Material provided >>
------------------------------------------------------------------------

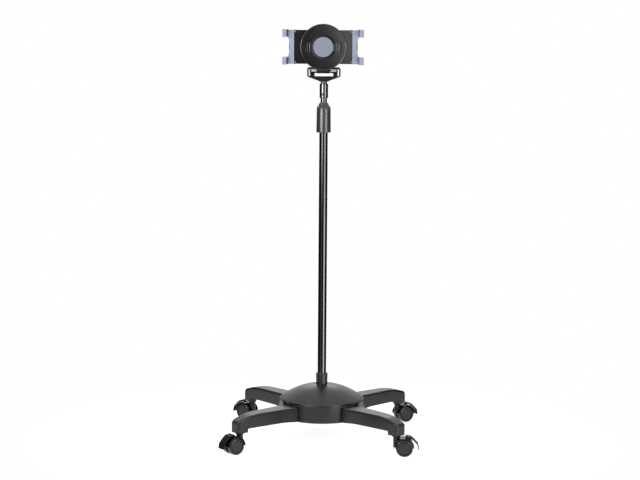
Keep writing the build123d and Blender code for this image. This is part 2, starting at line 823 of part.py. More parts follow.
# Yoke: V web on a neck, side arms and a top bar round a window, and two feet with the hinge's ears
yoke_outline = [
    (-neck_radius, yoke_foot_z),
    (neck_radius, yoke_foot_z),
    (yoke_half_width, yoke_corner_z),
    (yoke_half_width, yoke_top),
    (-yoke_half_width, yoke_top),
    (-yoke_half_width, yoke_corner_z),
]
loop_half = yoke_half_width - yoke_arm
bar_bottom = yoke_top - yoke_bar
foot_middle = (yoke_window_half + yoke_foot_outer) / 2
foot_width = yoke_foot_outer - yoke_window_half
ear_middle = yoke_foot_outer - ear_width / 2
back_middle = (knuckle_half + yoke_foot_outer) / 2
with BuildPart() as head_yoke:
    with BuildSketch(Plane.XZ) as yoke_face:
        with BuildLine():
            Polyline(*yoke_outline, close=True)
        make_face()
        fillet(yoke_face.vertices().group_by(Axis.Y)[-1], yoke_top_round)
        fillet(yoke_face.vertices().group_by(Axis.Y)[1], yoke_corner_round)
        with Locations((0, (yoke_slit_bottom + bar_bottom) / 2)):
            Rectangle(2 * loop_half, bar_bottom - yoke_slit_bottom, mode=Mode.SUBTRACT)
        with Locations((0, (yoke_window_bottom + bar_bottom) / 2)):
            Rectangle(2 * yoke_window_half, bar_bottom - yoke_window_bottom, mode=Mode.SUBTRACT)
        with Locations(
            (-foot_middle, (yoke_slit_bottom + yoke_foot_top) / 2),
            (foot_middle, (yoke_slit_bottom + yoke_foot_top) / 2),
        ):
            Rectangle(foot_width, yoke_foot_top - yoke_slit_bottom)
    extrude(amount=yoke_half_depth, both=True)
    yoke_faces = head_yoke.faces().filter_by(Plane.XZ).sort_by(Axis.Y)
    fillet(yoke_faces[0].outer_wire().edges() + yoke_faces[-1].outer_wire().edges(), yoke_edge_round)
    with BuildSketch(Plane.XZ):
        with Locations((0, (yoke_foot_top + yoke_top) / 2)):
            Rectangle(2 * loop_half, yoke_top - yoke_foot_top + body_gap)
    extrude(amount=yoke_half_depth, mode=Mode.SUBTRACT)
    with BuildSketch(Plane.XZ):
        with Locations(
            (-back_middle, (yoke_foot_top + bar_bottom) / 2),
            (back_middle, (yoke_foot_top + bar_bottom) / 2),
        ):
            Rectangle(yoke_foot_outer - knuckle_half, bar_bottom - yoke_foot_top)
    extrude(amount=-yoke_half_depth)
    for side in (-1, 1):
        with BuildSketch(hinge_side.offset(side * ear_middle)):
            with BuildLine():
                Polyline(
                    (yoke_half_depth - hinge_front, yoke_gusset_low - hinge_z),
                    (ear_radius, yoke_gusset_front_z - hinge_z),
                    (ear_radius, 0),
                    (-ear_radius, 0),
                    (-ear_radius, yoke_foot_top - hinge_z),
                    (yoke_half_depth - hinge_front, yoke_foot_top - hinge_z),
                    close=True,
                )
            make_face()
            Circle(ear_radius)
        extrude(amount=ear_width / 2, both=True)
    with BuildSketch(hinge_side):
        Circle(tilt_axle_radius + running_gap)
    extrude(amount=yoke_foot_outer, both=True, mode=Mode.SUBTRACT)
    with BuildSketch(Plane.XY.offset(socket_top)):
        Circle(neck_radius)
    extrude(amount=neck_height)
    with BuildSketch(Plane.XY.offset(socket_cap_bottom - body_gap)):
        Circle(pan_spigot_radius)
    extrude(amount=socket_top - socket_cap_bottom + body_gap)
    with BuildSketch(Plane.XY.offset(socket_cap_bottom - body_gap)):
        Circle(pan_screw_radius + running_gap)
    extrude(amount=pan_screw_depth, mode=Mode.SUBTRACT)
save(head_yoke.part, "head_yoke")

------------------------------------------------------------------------

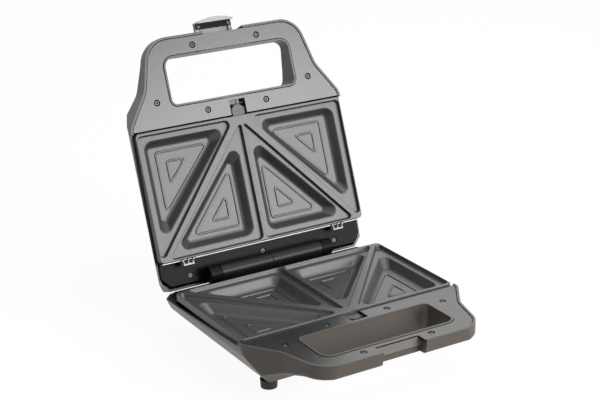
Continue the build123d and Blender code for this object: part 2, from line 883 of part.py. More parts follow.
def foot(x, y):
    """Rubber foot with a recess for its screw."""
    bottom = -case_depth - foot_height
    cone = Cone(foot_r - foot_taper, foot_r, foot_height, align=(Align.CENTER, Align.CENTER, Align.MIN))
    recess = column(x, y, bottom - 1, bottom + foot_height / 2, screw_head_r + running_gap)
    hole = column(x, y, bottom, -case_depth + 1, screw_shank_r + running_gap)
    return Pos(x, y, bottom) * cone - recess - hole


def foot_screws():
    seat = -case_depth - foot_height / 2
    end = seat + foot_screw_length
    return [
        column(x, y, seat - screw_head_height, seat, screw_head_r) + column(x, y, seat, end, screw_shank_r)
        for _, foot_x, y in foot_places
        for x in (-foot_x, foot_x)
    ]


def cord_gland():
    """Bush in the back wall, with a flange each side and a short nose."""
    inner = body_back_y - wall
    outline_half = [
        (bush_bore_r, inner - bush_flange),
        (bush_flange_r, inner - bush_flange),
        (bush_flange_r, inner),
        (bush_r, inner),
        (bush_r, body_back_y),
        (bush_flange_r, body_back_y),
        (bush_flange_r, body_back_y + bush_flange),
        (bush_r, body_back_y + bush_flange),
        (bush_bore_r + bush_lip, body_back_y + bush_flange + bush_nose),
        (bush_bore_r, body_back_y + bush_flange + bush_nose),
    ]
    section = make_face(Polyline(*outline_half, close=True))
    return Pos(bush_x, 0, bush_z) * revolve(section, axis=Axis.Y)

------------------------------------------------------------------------

Short problem >>
Report how many lines of the listing hold the string "More", giving only the number.

Right answer >>
2